L'ex-compagne de ce Nihoul-là, l'escroc sans état d'âme, le noceur avide d'argent, Anne Bouty, a elle aussi été inculpée et mise en prison. Dimanche en fin de journée, elle était la dernière en date des inculpés évoluant dans la mouvance directe de Dutroux. Radiée du barreau de Bruxelles, elle trompait les espoirs d'émigrés rêvant d'obtenir des papiers en règle. Bouty abusait de leur confiance, le coeur léger.

VIVRE DEBOUT, APRÈS "ÇA"

 Alors que l'enquête se déploie, implacablement, avec des implications qui font peur, les Belges en larmes se demandent quelles illusions seront encore détruites. Tous ont accompagné leurs enfants à l'école en se posant de terribles questions, au début de cette semaine marquée par la mort vérifiée d'An et Eefje.

Le Premier ministre et le Roi ont cherché à rassurer la population. Il fallait que ce soit accompli, avec solennité. Et des réflexions surgissent, sur la société qui a engendré un Marc Dutroux. Ce qu'il faut, c'est armer la société de lois - et dégager les moyens de faire respecter ces lois, ce qui est plus difficile à réaliser-, pour aider ceux qui, depuis longtemps, obscurément, presque désespérément, sans moyens, accomplissent un travail préventif.

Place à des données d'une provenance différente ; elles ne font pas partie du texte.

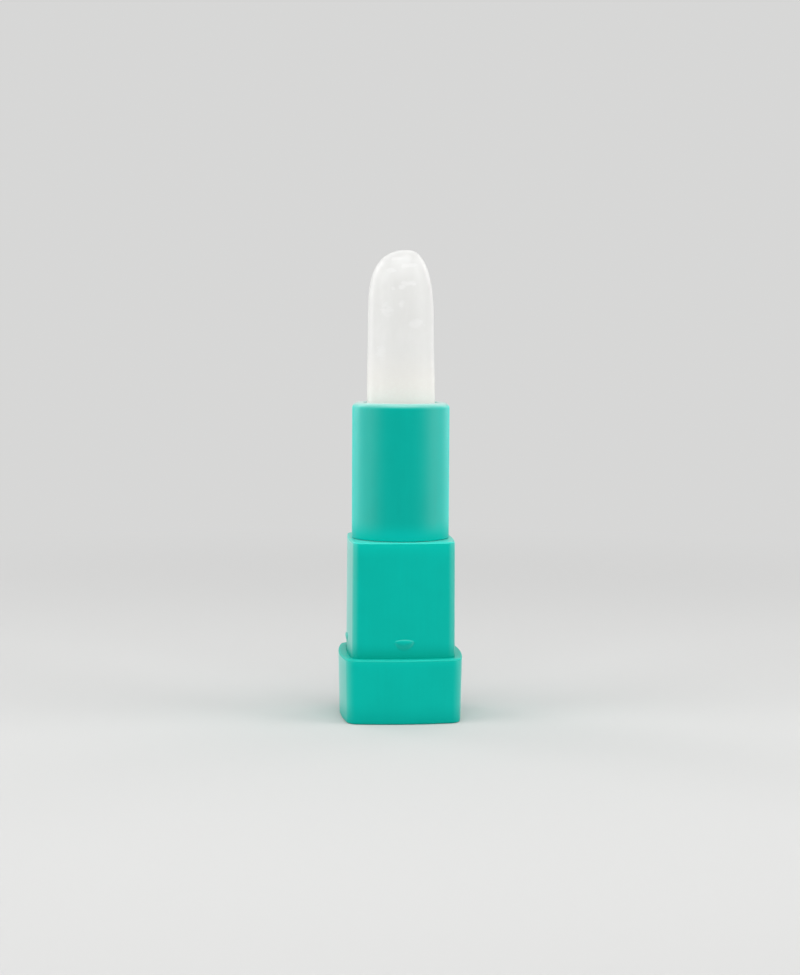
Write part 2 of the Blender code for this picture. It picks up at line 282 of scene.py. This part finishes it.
cupLook = {
    "wall": 0.0004,
    "floorThickness": 0.0008,
    "rimRadius": 0.00012,
    "lugRadius": 0.0006,
    "lugRise": 0.0012,
    "lugEnd": 0.25,  # the rounding of its end, as a share of lugRadius
}


# The cup: up the outside, round the thin rim and down to its floor.
def makeCup():
    look = cupLook
    outer = cupHigh.y
    inner = outer - look["wall"]
    inset, drop = roundedEdge(look["rimRadius"], 5)
    floor = cupLow.z + look["floorThickness"]
    radii = np.concatenate([[outer], outer - inset, inner + inset[::-1], [inner]])
    heights = np.concatenate([[cupLow.z], cupHigh.z - drop, cupHigh.z - drop[::-1], [floor]])
    rows = turned(radii, heights)
    return skin("cup_holder", rows, firstCentre=(0, 0, cupLow.z), lastCentre=(0, 0, floor))


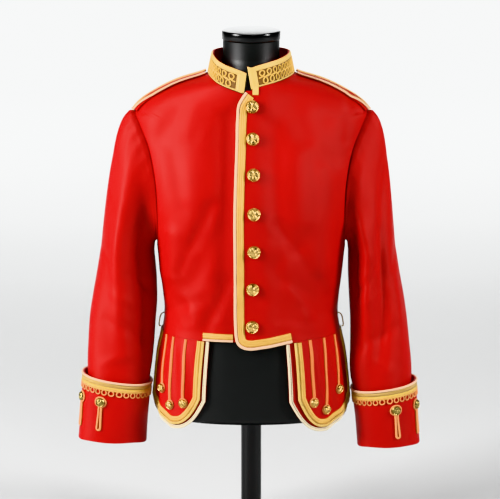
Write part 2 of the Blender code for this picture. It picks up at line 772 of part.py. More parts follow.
def flap_top(side, turn):
    if side == "left" and turn < QUARTER:
        return float(hem_height(body_skin(turn, WAIST)[0])) - FLAP_HANG
    return (UNDER_HEM if turn < QUARTER else WAIST) - FLAP_HANG


def flap_low(shape, turn):
    inner, outer, tip, tip_height, corner_height, inner_height = shape
    degrees = math.degrees(turn)
    if (degrees - tip) * (outer - tip) > 0:
        return tip_height + (corner_height - tip_height) * (degrees - tip) / (outer - tip)
    near = (degrees - inner) / (tip - inner)
    return tip_height + (inner_height - tip_height) * (1 - near) ** FLAP_ROUND


def flap_grid(name):
    shape = FLAPS[name]
    side = name.split("_")[0]
    inner, outer, tip = (math.radians(degrees) for degrees in shape[:3])
    turns = [inner + (tip - inner) * part for part in (0.0, 0.1, 0.25, 0.5, 0.75, 1.0)]
    turns += [tip + (outer - tip) * part for part in (0.33, 0.67, 1.0)]
    grid = np.zeros((len(turns), FLAP_ROWS + 1, 2))
    for i, turn in enumerate(turns):
        top, low = flap_top(side, turn), flap_low(shape, turn)
        for j in range(FLAP_ROWS + 1):
            grid[i, j] = (turn, top + (low - top) * j / FLAP_ROWS)
    return side, grid


def make_flap(name):
    side, grid = flap_grid(name)
    sign = 1.0 if side == "left" else -1.0
    deeper = UNDER_DEEPER if name.endswith("under") else 0.0
    turn, height = sign * grid[..., 0], grid[..., 1]
    outer = body_point(turn, height, -deeper)
    inner = body_point(turn, height, -deeper - WALL)
    wall(f"flap_{name}", outer, inner, False, "red_wool")

    def point_of(across, height, out):
        return body_point(sign * across / FLAP_SCALE, height, out - deeper)

    edge = [(grid[0, j, 0], grid[0, j, 1]) for j in range(FLAP_ROWS)]
    low = [(turn, height) for turn, height in grid[:, -1]]
    path = edge + low
    if deeper == 0.0:
        path += [(grid[-1, j, 0], grid[-1, j, 1]) for j in range(FLAP_ROWS - 1, -1, -1)]
    path = np.array(path) * [FLAP_SCALE, 1.0]
    width = FLAP_TRIM if deeper == 0.0 else UNDER_TRIM
    if name.endswith("back"):
        path = path[::-1]
    strip(f"flap_braid_{name}", path, width, point_of)


def make_bar(side, number, row):
    """A braid bar on an upper flap, with the button that ends it."""
    at_top, at_button, height = row
    sign = 1.0 if side == "left" else -1.0
    inner, outer = FLAPS[f"{side}_upper"][:2]
    name = f"flap_bar_{side}_{number}"
    path = []
    for t in np.linspace(0.0, 1.0, 5):
        across = at_top + (at_button - at_top) * t
        turn = math.radians(inner + across * (outer - inner))
        top = flap_top(side, turn) - 0.001
        path.append((turn * FLAP_SCALE - BAR_WIDTH / 2, top + (height - top) * t))
    path = np.array(path)

    def point_of(across, height, out):
        return body_point(sign * across / FLAP_SCALE, height, out)

    bar = strip(name, path, BAR_WIDTH, point_of, "peach_braid")
    turn = sign * math.radians(inner + at_button * (outer - inner))
    button = bpy.data.objects.new(f"{name}_cap", button_mesh(f"{name}_cap", SMALL_BUTTON))
    set_on(button, body_point(turn, height, BUTTON_LOW), body_normal(turn, height))
    fuse(bar, button)


def make_strap(side):
    sign = 1.0 if side == "left" else -1.0
    rows = [row for row in BODY if 0.868 <= row[0] <= 0.943]
    widths = [-row[1] for row in rows]
    heights = [row[0] for row in rows]
    grid = []
    for x in np.linspace(STRAP_NECK_X, STRAP_END_X, 9):
        height = float(np.interp(-x, widths, heights))
        _, front, back, power = smooth(BODY, height)
        t = (x - STRAP_NECK_X) / (STRAP_END_X - STRAP_NECK_X)
        half = STRAP_NECK_HALF + (STRAP_END_HALF - STRAP_NECK_HALF) * t
        row = []
        for y in np.linspace(-half, half, 5):
            depth = front if y < 0 else back
            lean = math.asin((abs(y) / depth) ** (power / 2))
            row.append((QUARTER + math.copysign(lean, y), height))
        grid.append(row)
    grid = np.array(grid)
    turn, height = sign * grid[..., 0], grid[..., 1]
    top = body_point(turn, height, STRAP_HIGH)
    under = body_point(turn, height, STRAP_LOW)
    wall(f"shoulder_strap_{side}", top, under, False, "red_wool")


def make_hook(side):
    """A bent wire hook on the waist seam that keeps a belt up."""
    sign = 1.0 if side == "left" else -1.0
    curve = bpy.data.curves.new(f"belt_hook_{side}", "CURVE")
    curve.dimensions = "3D"
    curve.bevel_depth = HOOK_WIRE
    curve.bevel_resolution = 1
    curve.use_fill_caps = True
    line = curve.splines.new("POLY")
    line.points.add(len(HOOK) - 1)
    for point, (off, height) in zip(line.points, HOOK):
        at = body_point(QUARTER * 0.96, height, off + HOOK_WIRE)
        point.co = (sign * at[0], at[1], at[2], 1.0)
    obj = bpy.data.objects.new(f"belt_hook_{side}", curve)
    curve.materials.append(material("brass"))
    parts.objects.link(obj)
    obj.parent = stand


def make_form():
    angle = 2 * math.pi * np.arange(FORM_SIDES) / FORM_SIDES
    rings = []
    for height in FORM_HEIGHTS:
        ridge = ease((height - 0.860) / 0.03) * np.abs(np.sin(angle)) ** 16
        gap = FORM_GAP + (FORM_SEAT - FORM_GAP) * ridge
        if height < FORM_HEIGHTS[1]:
            gap = gap + 0.006
        ring = body_skin(angle, height) - gap[:, None] * body_normal(angle, height)
        if height < FORM_HEIGHTS[2]:
            ring[:, 2] = height
        rings.append(ring)
    for row in FORM_NECK:
        rings.append(ring_point(angle, row[0], FORM_NECK))
    mesh = bmesh.new()
    verts = [[mesh.verts.new(point) for point in ring] for ring in rings]
    for low, high in zip(verts, verts[1:]):
        for i in range(FORM_SIDES):
            k = (i + 1) % FORM_SIDES
            mesh.faces.new((low[i], low[k], high[k], high[i]))
    mesh.faces.new(verts[0][::-1])
    mesh.faces.new(verts[-1])
    finish("form_torso", mesh, "black_form")
    edge = 0.003
    profile = (
        (0.0, CAP_TOP),
        (CAP_RADIUS - edge, CAP_TOP),
        (CAP_RADIUS, CAP_TOP - edge),
        (CAP_RADIUS, CAP_BOTTOM + edge / 2),
        (CAP_RADIUS - edge / 2, CAP_BOTTOM),
        (0.0, CAP_BOTTOM),
    )
    cap = place("form_cap", turned_mesh("form_cap", profile, 32), "black_gloss")
    cap.location.y = NECK_Y
    pole = ((0.0, POLE_TOP), (POLE_RADIUS, POLE_TOP), (POLE_RADIUS, POLE_BOTTOM), (0.0, POLE_BOTTOM))
    place("form_pole", turned_mesh("form_pole", pole, 24), "black_gloss")
    profile = (
        (0.0, BASE_HEIGHT),
        (BASE_RADIUS - edge, BASE_HEIGHT),
        (BASE_RADIUS, BASE_HEIGHT - edge),
        (BASE_RADIUS, 0.0),
        (0.0, 0.0),
    )
    place("form_base", turned_mesh("form_base", profile, 40), "black_gloss")


clear_scene()
stand = bpy.data.objects.new("stand_frame", None)
bpy.context.scene.collection.objects.link(stand)
parts = bpy.data.collections.new("pipe_band_doublet")
cutters = bpy.data.collections.new("cutters")
bpy.context.scene.collection.children.link(parts)
bpy.context.scene.collection.children.link(cutters)

make_form()
make_fronts()
make_back()
make_collar()
make_front_trims()
make_front_buttons()
for arm in ("right", "left"):
    make_sleeve(arm)
    make_cuff(arm)
    make_strap(arm)
    make_hook(arm)
    for order, bar_row in enumerate(BARS[arm]):
        make_bar(arm, order + 1, bar_row)
for flap in FLAPS:
    make_flap(flap)
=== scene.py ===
"""The looks of the pipe band doublet on its dress form."""

import math

import bmesh
import bpy
import numpy as np
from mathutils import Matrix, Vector


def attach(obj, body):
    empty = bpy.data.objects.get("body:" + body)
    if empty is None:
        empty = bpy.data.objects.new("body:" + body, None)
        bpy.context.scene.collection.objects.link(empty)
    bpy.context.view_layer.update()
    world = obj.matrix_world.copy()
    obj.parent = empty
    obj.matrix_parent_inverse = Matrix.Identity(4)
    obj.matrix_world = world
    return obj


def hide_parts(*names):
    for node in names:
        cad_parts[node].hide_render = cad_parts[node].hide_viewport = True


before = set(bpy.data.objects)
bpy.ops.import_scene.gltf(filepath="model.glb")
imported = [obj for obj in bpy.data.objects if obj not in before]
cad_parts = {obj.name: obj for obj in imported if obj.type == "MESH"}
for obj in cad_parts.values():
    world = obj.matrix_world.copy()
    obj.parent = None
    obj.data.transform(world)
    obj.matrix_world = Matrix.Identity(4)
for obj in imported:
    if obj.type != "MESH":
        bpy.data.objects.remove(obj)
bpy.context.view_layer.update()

QUARTER = math.pi / 2
WALL = 0.002
SEAM_TURN = 0.0025
WAIST = 0.438
SIGN = {"left": 1.0, "right": -1.0}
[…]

Cette urgence-là, il faudra s'y attacher, sans jamais oublier Julie et Mélissa, An et Eefje. La tentation est forte, de tourner la page, parce qu'essayer de comprendre demande parfois de briser des tabous. A dire vrai, on voudrait que soit écartée l'hypothèse d'un système mafieux gangrenant nos plus nobles institutions. Les gens ordinaires éprouvent le sentiment d'avoir perdu toute prise sur ce qui les entourent. Les autres informations que celles gravitant autour du monstre, depuis des semaines, ont été quasi réduites à néant. Il nous faut réapprendre les choses simples, celles qui nous sont proches, celles sur lesquelles nous pouvons agir. Les choses importantes.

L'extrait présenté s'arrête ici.